Return only the lines from the top of the material through the line marked by "from build123d import *", unaltered.

-- begin Recorded data --

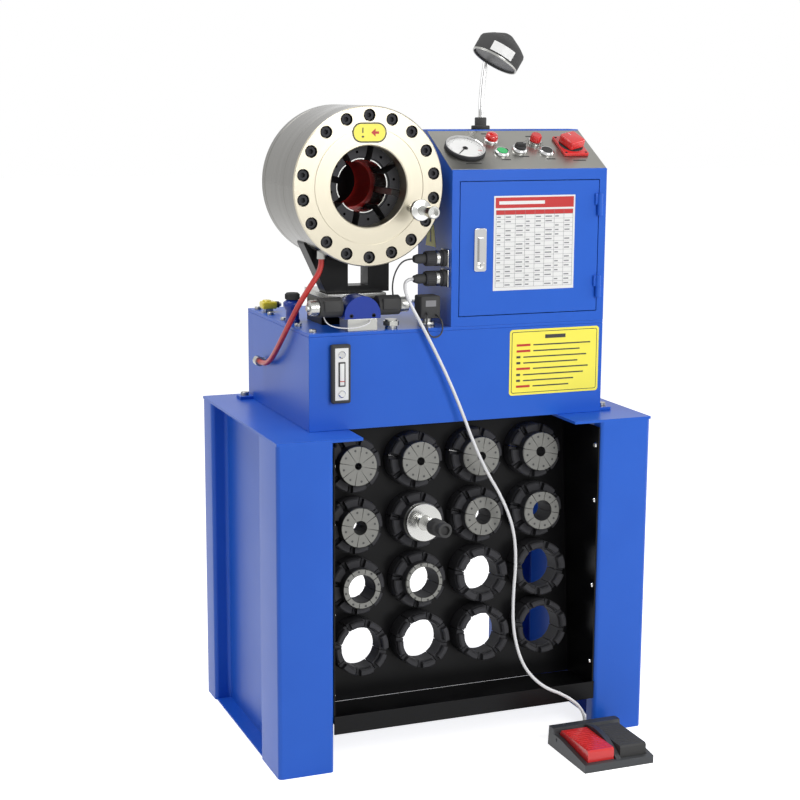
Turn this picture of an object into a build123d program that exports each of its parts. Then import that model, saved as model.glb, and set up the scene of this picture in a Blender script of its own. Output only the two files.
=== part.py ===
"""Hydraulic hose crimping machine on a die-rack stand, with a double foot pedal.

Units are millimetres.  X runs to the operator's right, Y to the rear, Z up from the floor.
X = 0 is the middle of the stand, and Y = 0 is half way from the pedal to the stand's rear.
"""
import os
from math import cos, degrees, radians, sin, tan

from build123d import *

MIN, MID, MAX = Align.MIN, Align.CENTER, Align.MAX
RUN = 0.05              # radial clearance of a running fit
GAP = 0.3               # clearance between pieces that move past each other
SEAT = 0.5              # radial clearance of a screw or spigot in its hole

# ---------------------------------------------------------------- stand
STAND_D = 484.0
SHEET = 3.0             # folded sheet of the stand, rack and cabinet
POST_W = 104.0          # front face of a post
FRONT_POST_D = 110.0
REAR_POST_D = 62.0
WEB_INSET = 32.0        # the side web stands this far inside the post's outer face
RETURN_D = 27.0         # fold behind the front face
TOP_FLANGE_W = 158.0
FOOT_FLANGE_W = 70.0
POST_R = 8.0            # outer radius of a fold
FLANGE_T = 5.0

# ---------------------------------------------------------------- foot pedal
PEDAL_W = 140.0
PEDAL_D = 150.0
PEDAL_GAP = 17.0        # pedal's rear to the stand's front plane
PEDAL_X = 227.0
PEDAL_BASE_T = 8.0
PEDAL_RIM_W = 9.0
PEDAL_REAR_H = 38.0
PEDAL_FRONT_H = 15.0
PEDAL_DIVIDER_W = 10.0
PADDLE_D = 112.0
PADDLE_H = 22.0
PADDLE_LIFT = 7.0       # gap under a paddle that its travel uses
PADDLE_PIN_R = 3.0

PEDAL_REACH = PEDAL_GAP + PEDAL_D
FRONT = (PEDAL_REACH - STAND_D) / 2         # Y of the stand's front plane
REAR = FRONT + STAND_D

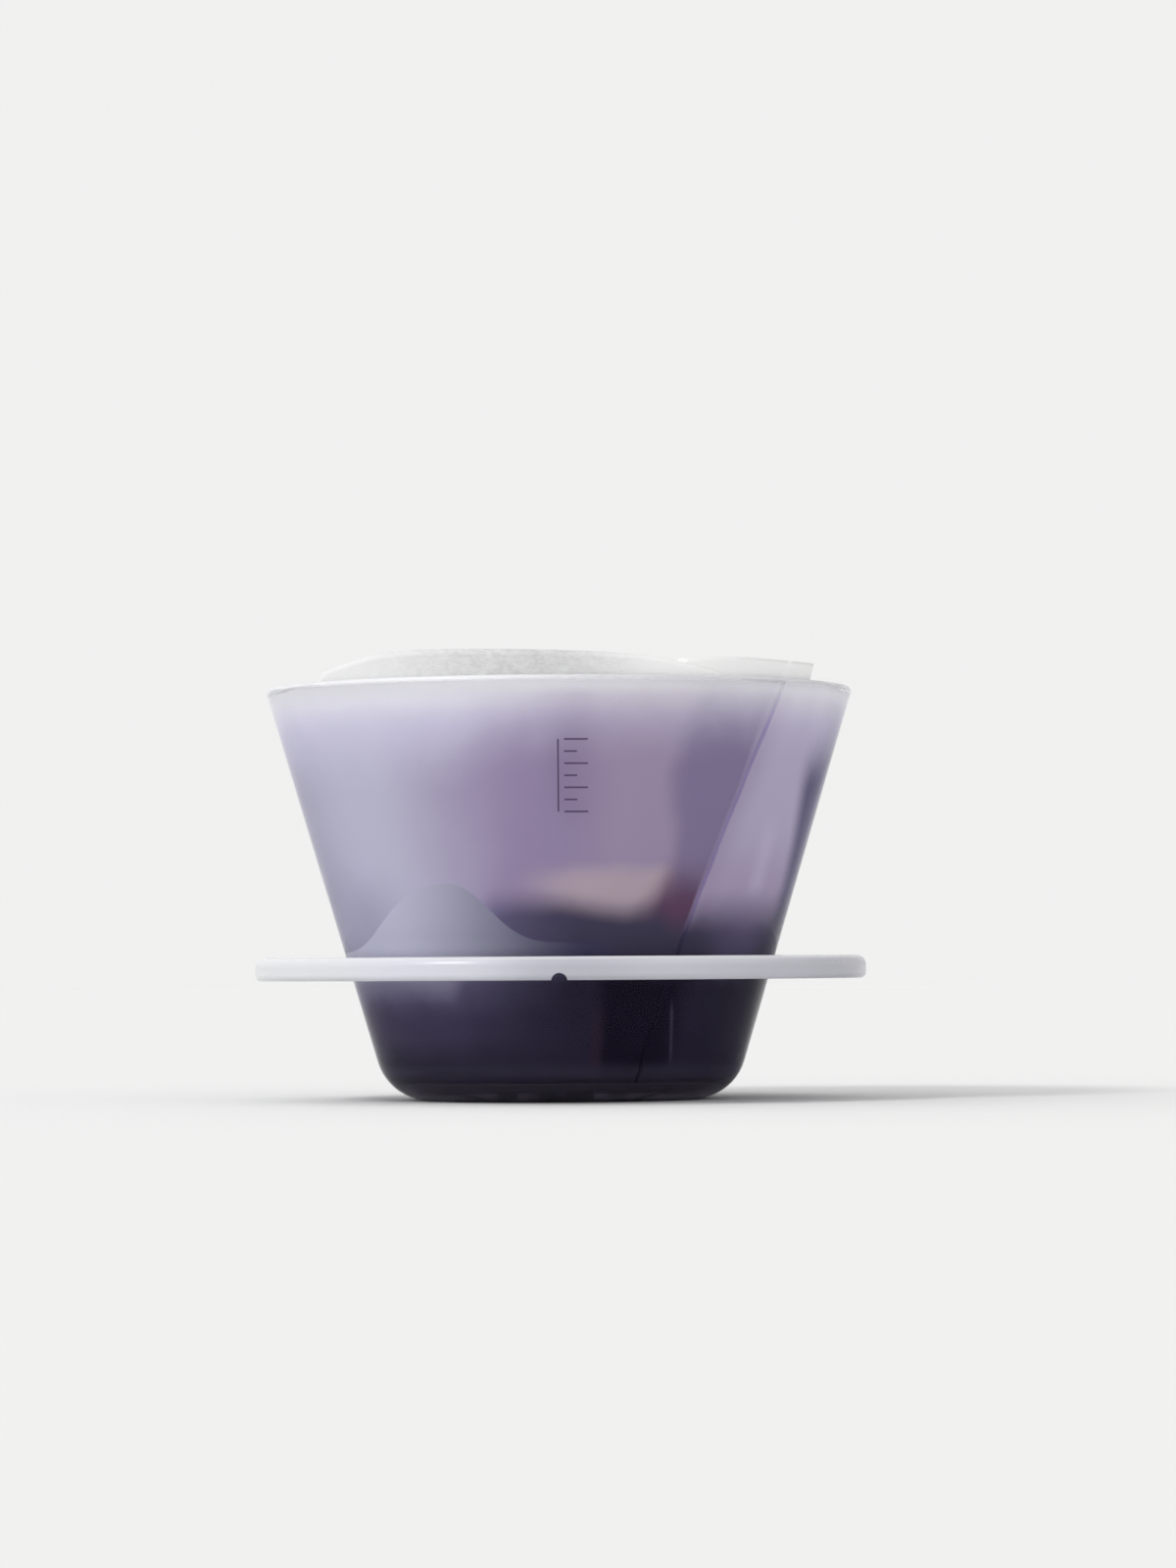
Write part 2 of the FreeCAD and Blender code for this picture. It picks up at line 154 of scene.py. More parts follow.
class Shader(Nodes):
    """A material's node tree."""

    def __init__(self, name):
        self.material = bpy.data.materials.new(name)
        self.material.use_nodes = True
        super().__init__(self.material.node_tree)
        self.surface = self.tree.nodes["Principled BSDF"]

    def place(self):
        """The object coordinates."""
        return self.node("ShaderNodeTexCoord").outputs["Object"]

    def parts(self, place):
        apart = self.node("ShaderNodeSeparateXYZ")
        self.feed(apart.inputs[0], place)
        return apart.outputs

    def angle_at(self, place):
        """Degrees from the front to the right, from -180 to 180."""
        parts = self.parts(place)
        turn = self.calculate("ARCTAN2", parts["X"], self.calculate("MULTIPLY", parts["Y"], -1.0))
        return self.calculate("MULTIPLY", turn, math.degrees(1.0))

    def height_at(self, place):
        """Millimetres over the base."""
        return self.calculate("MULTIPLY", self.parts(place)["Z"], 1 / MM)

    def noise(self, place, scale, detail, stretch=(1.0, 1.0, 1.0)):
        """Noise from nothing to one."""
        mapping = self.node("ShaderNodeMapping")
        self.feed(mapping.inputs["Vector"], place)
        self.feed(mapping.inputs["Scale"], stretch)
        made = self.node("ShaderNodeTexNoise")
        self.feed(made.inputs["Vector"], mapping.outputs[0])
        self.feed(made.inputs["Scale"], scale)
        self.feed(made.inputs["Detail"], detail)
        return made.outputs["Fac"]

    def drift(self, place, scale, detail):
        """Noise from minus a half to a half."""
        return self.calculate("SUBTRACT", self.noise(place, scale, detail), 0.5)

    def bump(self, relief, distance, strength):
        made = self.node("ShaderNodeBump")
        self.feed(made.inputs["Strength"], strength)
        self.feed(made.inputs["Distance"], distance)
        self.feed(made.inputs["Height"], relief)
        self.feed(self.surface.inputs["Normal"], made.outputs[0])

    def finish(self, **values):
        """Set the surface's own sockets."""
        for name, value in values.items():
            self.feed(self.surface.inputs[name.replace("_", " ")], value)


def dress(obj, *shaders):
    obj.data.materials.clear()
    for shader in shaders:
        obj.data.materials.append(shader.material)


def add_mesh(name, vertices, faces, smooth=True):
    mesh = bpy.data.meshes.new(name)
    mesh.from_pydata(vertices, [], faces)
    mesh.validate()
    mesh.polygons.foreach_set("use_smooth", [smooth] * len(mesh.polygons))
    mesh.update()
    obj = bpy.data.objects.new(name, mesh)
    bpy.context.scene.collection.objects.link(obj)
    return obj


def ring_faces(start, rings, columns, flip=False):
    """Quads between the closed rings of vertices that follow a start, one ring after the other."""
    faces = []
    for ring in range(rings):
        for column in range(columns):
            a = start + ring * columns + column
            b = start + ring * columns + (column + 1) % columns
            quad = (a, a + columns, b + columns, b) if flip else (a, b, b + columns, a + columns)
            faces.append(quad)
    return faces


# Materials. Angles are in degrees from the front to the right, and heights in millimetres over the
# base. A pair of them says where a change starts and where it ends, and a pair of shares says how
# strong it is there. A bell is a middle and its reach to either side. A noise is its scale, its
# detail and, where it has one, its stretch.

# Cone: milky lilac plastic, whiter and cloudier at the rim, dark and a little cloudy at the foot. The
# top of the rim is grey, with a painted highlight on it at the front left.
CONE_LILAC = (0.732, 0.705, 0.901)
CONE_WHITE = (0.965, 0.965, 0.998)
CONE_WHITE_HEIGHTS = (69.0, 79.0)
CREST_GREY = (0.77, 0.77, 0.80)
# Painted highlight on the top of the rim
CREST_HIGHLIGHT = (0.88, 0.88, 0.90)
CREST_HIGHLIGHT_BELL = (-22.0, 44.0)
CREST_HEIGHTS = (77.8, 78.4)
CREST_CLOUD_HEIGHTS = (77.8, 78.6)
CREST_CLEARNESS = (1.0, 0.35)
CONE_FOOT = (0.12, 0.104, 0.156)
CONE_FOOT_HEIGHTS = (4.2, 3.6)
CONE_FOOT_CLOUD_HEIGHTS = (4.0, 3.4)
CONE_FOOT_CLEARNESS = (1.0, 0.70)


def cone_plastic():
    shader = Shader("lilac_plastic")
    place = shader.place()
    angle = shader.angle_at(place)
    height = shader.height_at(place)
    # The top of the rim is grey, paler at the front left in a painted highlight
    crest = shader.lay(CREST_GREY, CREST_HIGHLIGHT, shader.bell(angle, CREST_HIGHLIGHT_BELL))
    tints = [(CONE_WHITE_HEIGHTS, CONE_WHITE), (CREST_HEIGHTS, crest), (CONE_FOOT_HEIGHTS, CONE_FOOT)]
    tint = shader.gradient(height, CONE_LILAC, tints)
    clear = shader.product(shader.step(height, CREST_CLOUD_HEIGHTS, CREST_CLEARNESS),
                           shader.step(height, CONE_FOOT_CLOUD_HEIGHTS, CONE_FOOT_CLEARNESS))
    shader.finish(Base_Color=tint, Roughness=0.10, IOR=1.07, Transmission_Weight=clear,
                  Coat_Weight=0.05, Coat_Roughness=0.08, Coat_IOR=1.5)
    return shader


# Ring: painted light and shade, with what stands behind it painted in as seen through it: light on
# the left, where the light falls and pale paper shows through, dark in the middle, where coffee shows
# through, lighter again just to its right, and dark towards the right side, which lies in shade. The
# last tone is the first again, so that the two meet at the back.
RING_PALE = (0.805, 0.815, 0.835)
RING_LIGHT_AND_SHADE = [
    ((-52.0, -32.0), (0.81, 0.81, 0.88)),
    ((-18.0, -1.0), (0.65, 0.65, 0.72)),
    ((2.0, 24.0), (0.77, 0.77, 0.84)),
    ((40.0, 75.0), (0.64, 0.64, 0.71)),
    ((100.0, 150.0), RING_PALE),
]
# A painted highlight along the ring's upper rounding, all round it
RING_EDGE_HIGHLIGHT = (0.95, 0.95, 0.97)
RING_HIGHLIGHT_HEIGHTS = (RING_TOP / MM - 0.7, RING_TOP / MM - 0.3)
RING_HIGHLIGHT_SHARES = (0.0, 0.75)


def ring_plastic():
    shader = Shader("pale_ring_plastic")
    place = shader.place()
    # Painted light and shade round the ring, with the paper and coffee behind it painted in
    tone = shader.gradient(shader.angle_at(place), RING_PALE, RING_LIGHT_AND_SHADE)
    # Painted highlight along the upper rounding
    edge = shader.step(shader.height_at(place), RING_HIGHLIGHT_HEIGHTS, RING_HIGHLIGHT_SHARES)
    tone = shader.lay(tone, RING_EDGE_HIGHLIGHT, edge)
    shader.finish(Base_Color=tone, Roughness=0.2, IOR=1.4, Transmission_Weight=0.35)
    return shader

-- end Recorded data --

-- Written response --
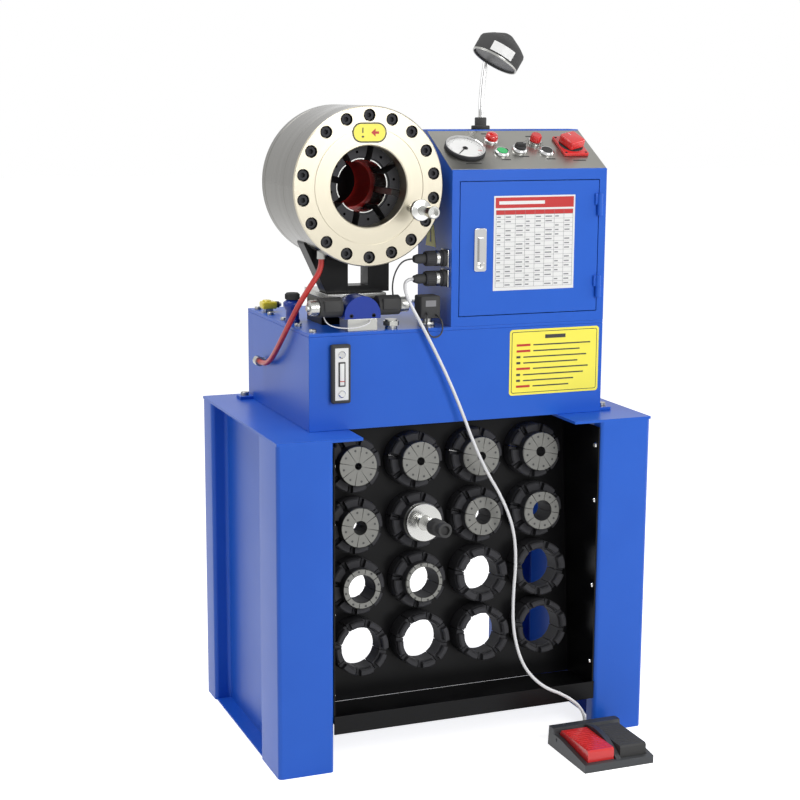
Turn this picture of an object into a build123d program that exports each of its parts. Then import that model, saved as model.glb, and set up the scene of this picture in a Blender script of its own. Output only the two files.
=== part.py ===
"""Hydraulic hose crimping machine on a die-rack stand, with a double foot pedal.

Units are millimetres.  X runs to the operator's right, Y to the rear, Z up from the floor.
X = 0 is the middle of the stand, and Y = 0 is half way from the pedal to the stand's rear.
"""
import os
from math import cos, degrees, radians, sin, tan

from build123d import *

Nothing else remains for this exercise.